Currently used by the zig compiler in several places:

../src/link/Elf.zig:                if (fs.realpath(scr_obj.path, &buffer)) |path| {
../src/link/Dwarf.zig:    const realpath = if (std.fs.path.isAbsolute(root_dir_path)) r: {
../src/link/Dwarf.zig:    } else std.fs.realpath(root_dir_path, buffer) catch return root_dir_path;
../src/link/Dwarf.zig:    const len = realpath.len + 1 + sub_path.len;
../src/link/Dwarf.zig:    buffer[realpath.len] = '/';
../src/link/Dwarf.zig:    @memcpy(buffer[realpath.len + 1 ..][0..sub_path.len], sub_path);
../src/link/Dwarf.zig:        // TODO re-investigate if realpath is needed here
../src/link/Dwarf.zig:            std.os.realpath(dir_path, &buffer) catch dir_path
../src/link/MachO.zig:                        const full_path = std.fs.realpath(rel_path, &buffer) catch continue;
../src/link/MachO.zig:                if (std.fs.realpath(id.name, &buffer)) |full_path| {
../src/link/Wasm/Archive.zig:        const path = try std.os.realpath(archive.name, &buffer);
../src/codegen/llvm.zig:                    break :blk std.fs.realpathAlloc(arena, d) catch break :blk d;
../src/codegen/llvm.zig:                const abs_path = std.fs.realpath(dir_path, &abs_buffer) catch
../src/Sema.zig:        // The compiler must not call realpath anywhere.

All of these instances have to do with debug info, except for the last line which I kept for the humor value. They are indeed all bugs. The problem is that the debug info in an executable needs to refer to the file paths of source locations, and if it uses relative paths, then a debugger looking at a moved executable will not be able to find the source files.

However, it is still incorrect to attempt a transformation of a relative path to an absolute path. Instead, the compiler needs to take note of the file paths passed in by the user. These strings must be retained whether absolute or relative, and used, rather than trying to resolve the path based on the file descriptor.

This pushes the problem back into the build system which constructs the CLI for the compiler. But that's precisely how to solve this problem - push it as far back as possible, until there is exactly one realpath() transformation done at the very beginning of the software, ideally by the user themselves.

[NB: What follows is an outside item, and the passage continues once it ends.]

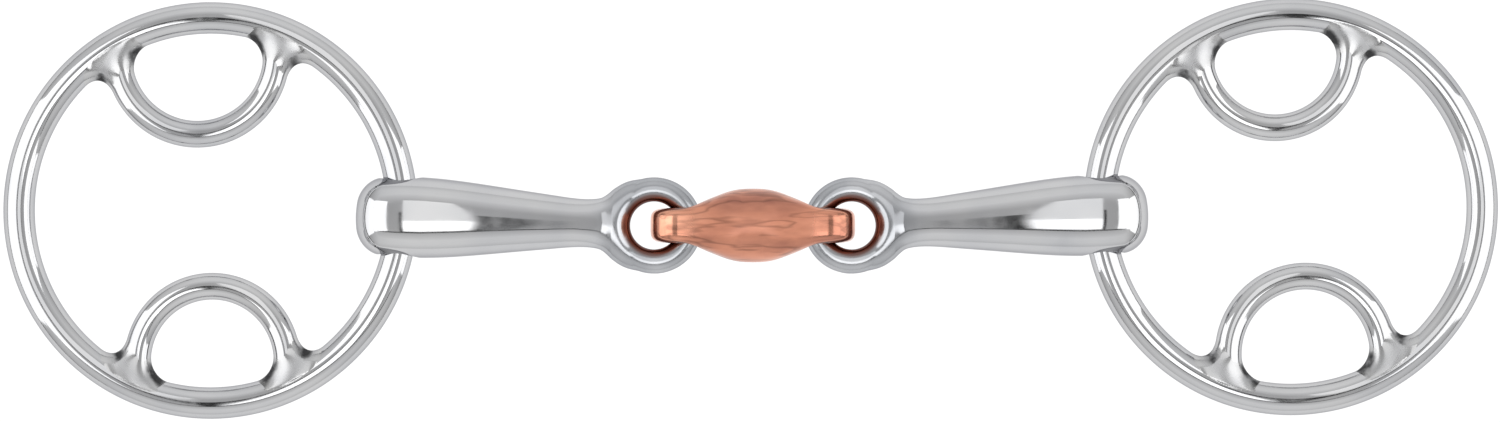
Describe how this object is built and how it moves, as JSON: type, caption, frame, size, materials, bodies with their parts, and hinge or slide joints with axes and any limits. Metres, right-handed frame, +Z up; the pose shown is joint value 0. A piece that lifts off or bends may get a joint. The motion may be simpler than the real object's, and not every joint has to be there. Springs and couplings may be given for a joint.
{
  "type": "snaffle bit",
  "caption": "Double-jointed snaffle bit: tapered steel cannons with a copper lozenge link between them, and round cheek rings that each have two welded strap loops inside.",
  "frame": {"origin": "on the surface that the bit lies on, under the middle of its overall length and width", "axes": "+X along the mouthpiece, +Y towards the cheekpiece loops, +Z up from the surface"},
  "size_m": [0.2844, 0.0798, 0.0154],
  "materials": {
    "polished_steel": "mirror polished stainless steel",
    "weld_steel": "polished weld with small pits",
    "copper_alloy": "satin copper alloy with a light tarnish"
  },
  "bodies": {
    "centre_link": {"centre_link": "copper_alloy"},
    "left_arm": {"left_cannon": "polished_steel", "left_eye_closing_weld": "polished_steel"},
    "left_cheek": {"left_cheek_ring": "polished_steel", "left_ring_closing_weld": "polished_steel", "left_upper_loop": "polished_steel", "left_upper_weld_inner": "weld_steel", "left_upper_weld_outer": "weld_steel", "left_lower_loop": "polished_steel", "left_lower_weld_inner": "weld_steel", "left_lower_weld_outer": "weld_steel"},
    "right_arm": {"right_cannon": "polished_steel", "right_eye_closing_weld": "polished_steel"},
    "right_cheek": {"right_cheek_ring": "polished_steel", "right_ring_closing_weld": "polished_steel", "right_upper_loop": "polished_steel", "right_upper_weld_inner": "weld_steel", "right_upper_weld_outer": "weld_steel", "right_lower_loop": "polished_steel", "right_lower_weld_inner": "weld_steel", "right_lower_weld_outer": "weld_steel"}
  },
  "joints": [
    {"name": "left_fold", "type": "hinge", "parent": "centre_link", "child": "left_arm", "pos_m": [-0.01194, -0.00319, 0.0077], "axis": [0, 1, 0], "range_deg": [-40, 40]},
    {"name": "right_fold", "type": "hinge", "parent": "centre_link", "child": "right_arm", "pos_m": [0.01274, -0.00319, 0.0077], "axis": [0, -1, 0], "range_deg": [-40, 40]},
    {"name": "left_ring_swing", "type": "hinge", "parent": "left_arm", "child": "left_cheek", "pos_m": [-0.06662, -0.00156, 0.0077], "axis": [0.0337, 0.9994, 0], "range_deg": [-90, 90]},
    {"name": "right_ring_swing", "type": "hinge", "parent": "right_arm", "child": "right_cheek", "pos_m": [0.06661, -0.00118, 0.0077], "axis": [0.0422, -0.9991, 0], "range_deg": [-90, 90]}
  ]
}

I expect this to be a controversal proposal.

@andrewrk andrewrk added breaking Implementing this issue could cause existing code to no longer compile or have different behavior. standard library This issue involves writing Zig code for the standard library. proposal This issue suggests modifications. If it also has the "accepted" label then it is planned. labels Mar 19, 2024
@andrewrk andrewrk added this to the 0.13.0 milestone Mar 19, 2024
@matklad
Copy link
Contributor

matklad commented Mar 19, 2024

+1

Using this function is almost always a bug, but it is not a common knowledge (someone needs to write "realpath considered harmful" blog post). At the same time, this function lies on the path of the least resistance for a lot of problems, and routinely sneaks into all kinds of places where it is completely inappropriate.

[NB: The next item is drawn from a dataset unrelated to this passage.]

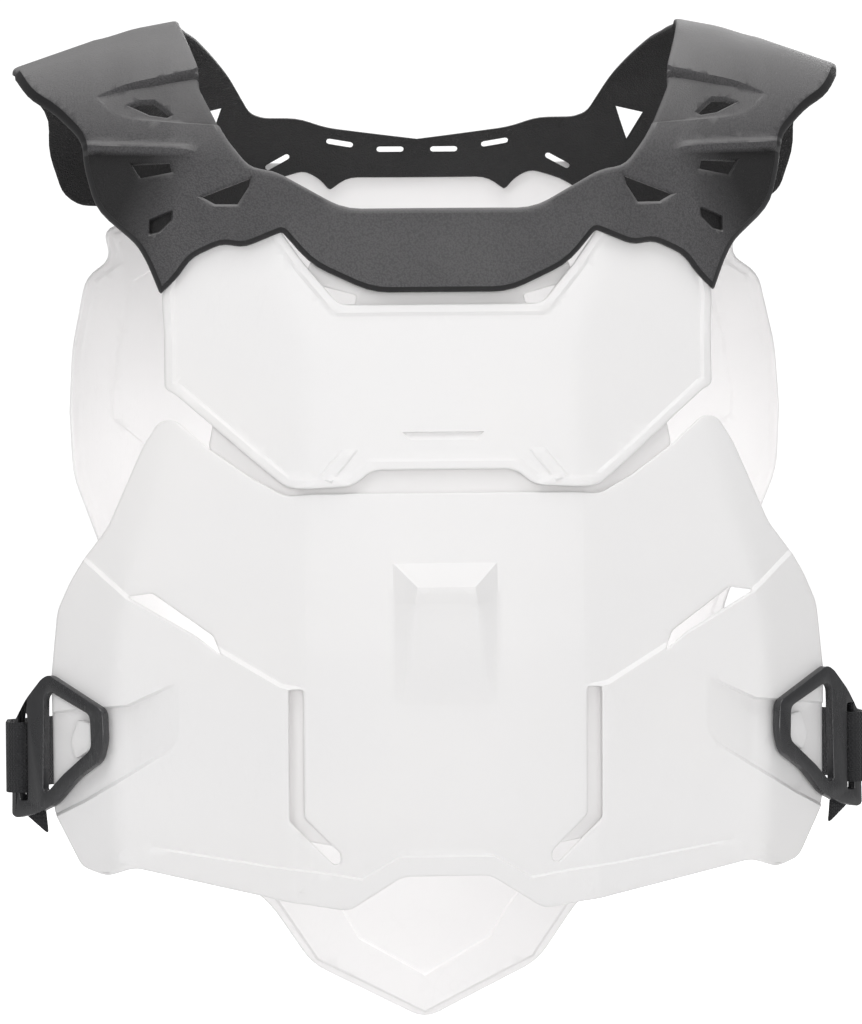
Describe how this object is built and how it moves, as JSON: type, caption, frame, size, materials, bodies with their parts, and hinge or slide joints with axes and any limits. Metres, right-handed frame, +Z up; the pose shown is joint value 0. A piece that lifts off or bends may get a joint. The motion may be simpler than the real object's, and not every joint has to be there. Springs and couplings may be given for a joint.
{
  "type": "roost deflector",
  "caption": "White moulded chest and back guard with a black rubber shoulder collar, webbing side straps and black buckles",
  "frame": {"origin": "On the wearer's shoulders, on the mirror plane between front and back", "axes": "+Z up, the chest faces -Y, +X to the viewer's right"},
  "size_m": [0.445, 0.264, 0.5376],
  "materials": {
    "collar_rubber": "grained satin",
    "shell_white": "semi-gloss moulded",
    "frame_white": "satin moulded",
    "buckle_black": "satin",
    "webbing_black": "woven"
  },
  "bodies": {
    "root": {"collar": "collar_rubber", "chest_plate": "shell_white", "abdomen_plate": "shell_white", "inner_frame": "frame_white", "back_plate": "shell_white", "buckle_right": "buckle_black", "buckle_left": "buckle_black", "strap_right": "webbing_black", "strap_left": "webbing_black"}
  },
  "joints": []
}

I like that the function is preserved in the source code as compileError with an explnanatory comment. I think the comment could be better though: I'd remove the bit about "naivety", as knowing that realpath is not good is expert knowledge: in my career, I've seen this clearly articulated only twice: once in an off-hand remark by alexcrichton, and the second time in the Zig community. And I would include a bit of positive guidance here, which can be lifted straight out of the PR description. So, something along the lines of

This function is not portable, relies on a legacy permissions model, cannot
handle arbitrarily nested file system paths, and is therefore typically a
bug to call.

The correct behavior is usually to take note of the file paths passed in by the user. These strings
must be retained whether absolute or relative, and used, rather than trying to resolve the path
based on the file descriptor.

To improve software quality, Zig Standard Library omits this function and provides this educational
note instead.

If we remove this function, I'd love to see #5190 fixed, as it is one of the cases where realpath is needed as a work-around for an unrelated bug.

@RossComputerGuy
Copy link
Contributor

Using this function is almost always a bug, but it is not a common knowledge (someone needs to write "realpath considered harmful" blog post).

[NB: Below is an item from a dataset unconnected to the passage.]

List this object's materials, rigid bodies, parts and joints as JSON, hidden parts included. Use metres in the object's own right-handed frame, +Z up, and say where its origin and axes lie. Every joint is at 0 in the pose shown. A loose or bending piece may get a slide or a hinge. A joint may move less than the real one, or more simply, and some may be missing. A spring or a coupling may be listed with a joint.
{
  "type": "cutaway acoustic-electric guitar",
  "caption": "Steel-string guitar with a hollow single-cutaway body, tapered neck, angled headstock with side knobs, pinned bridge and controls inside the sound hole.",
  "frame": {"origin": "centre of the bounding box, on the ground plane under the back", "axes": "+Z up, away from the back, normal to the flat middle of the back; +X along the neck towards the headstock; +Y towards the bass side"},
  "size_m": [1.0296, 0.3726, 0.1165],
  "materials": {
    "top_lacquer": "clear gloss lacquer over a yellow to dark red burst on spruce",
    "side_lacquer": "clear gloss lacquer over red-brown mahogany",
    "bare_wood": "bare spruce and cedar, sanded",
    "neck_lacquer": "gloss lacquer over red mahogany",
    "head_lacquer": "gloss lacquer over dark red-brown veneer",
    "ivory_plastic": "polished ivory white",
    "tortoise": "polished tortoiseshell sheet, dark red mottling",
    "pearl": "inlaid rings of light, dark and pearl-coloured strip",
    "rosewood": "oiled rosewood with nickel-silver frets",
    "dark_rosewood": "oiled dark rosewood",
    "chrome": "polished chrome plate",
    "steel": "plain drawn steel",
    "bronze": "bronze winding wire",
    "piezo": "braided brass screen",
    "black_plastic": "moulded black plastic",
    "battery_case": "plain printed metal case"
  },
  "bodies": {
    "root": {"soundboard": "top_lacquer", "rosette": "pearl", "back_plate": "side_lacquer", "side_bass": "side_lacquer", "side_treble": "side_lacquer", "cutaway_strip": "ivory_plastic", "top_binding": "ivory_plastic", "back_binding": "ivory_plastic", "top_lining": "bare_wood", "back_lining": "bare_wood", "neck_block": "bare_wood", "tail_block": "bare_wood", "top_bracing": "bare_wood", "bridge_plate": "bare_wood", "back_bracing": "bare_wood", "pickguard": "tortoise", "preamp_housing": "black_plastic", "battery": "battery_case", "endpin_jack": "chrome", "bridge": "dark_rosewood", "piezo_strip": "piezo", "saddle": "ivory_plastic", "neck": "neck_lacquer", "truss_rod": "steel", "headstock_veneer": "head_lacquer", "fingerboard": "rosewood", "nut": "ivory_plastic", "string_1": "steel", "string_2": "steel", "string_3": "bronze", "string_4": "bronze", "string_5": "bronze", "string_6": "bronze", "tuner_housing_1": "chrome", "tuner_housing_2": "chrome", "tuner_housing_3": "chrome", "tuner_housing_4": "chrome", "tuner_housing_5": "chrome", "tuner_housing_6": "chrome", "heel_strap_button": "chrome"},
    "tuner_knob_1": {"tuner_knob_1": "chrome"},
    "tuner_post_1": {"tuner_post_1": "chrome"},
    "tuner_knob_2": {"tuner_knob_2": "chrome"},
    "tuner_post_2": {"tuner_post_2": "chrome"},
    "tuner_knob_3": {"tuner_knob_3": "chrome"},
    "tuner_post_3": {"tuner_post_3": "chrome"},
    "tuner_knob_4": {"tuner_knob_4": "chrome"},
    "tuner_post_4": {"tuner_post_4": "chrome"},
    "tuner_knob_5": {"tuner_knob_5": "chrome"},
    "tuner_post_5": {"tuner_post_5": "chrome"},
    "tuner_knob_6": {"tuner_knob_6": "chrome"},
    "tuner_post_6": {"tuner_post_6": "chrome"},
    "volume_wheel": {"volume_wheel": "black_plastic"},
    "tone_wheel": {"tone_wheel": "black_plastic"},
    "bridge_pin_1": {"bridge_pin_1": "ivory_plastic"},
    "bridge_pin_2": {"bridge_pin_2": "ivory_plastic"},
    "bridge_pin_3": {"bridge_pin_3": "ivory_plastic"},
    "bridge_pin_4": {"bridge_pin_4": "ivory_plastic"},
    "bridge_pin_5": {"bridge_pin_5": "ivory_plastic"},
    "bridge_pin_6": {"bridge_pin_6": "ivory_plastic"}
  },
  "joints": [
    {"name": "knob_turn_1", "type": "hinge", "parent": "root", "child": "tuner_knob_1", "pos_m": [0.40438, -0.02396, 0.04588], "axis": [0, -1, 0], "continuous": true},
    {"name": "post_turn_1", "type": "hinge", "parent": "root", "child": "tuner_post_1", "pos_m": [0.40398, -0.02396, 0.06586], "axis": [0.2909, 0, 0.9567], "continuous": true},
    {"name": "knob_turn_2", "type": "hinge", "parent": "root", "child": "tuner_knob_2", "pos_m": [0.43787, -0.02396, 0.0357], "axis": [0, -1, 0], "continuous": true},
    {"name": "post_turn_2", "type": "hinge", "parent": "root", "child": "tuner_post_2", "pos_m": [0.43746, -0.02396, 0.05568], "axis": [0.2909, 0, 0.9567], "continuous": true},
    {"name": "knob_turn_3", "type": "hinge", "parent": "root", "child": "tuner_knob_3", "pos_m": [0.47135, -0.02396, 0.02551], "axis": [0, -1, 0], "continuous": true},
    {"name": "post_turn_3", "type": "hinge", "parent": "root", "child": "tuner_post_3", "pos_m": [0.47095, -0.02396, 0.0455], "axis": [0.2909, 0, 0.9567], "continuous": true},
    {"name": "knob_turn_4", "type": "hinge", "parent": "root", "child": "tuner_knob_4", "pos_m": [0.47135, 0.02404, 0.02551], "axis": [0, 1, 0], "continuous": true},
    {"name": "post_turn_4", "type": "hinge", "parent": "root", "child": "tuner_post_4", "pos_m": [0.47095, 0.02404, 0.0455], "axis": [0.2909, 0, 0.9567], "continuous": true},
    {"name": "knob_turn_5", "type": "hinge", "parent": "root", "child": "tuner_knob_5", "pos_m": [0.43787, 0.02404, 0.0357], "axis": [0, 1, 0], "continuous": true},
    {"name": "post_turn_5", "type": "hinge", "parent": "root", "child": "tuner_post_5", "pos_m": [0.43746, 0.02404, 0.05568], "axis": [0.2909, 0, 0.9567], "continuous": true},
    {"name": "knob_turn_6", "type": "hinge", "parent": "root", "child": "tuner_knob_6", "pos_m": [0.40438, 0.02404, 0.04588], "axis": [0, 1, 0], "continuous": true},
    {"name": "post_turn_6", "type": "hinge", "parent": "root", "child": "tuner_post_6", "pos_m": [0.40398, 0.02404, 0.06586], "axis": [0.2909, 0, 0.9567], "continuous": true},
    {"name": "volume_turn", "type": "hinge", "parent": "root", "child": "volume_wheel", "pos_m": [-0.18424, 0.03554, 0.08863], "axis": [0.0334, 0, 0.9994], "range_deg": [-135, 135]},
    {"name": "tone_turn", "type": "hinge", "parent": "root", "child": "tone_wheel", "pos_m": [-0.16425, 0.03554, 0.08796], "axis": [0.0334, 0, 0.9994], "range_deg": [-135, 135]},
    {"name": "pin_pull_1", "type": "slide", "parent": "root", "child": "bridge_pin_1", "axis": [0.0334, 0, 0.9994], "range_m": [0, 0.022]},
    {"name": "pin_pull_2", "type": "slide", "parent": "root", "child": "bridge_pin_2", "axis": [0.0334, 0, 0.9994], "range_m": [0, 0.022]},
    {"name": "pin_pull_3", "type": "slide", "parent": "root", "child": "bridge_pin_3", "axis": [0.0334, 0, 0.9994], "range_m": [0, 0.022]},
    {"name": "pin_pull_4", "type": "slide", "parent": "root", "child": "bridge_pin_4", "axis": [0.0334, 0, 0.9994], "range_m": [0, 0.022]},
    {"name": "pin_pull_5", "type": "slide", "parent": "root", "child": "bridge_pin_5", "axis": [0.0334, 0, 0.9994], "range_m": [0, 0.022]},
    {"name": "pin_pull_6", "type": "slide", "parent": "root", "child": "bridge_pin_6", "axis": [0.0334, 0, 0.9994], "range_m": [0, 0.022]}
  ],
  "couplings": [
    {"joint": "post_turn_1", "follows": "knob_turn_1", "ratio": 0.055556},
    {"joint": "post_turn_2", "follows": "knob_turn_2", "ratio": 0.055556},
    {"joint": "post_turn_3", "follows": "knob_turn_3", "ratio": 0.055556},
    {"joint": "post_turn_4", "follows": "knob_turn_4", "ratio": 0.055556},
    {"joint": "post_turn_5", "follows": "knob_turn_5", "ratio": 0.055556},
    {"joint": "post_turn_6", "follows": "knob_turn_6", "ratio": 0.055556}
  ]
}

I could certainly write a blog post but I'd need some sources lol. On another note, I don't really understand what makes realpath not portable and a problem. Is it mainly a Windows issue?

@nektro
Copy link
Contributor

nektro commented Mar 19, 2024

on the portability, my guess is openbsd because windows can do it and #6718 exists; so it wouldn't surprise me if there was also difficulty in inspecting arbitrary fd's

@squeek502
Copy link
Collaborator

I have no real opinion on removing the API from std.fs, but want to note that the std.os implementation (std.os.getFdPath in particular) is used for testing absolute paths in std/fs/test.zig, see #16847 for context.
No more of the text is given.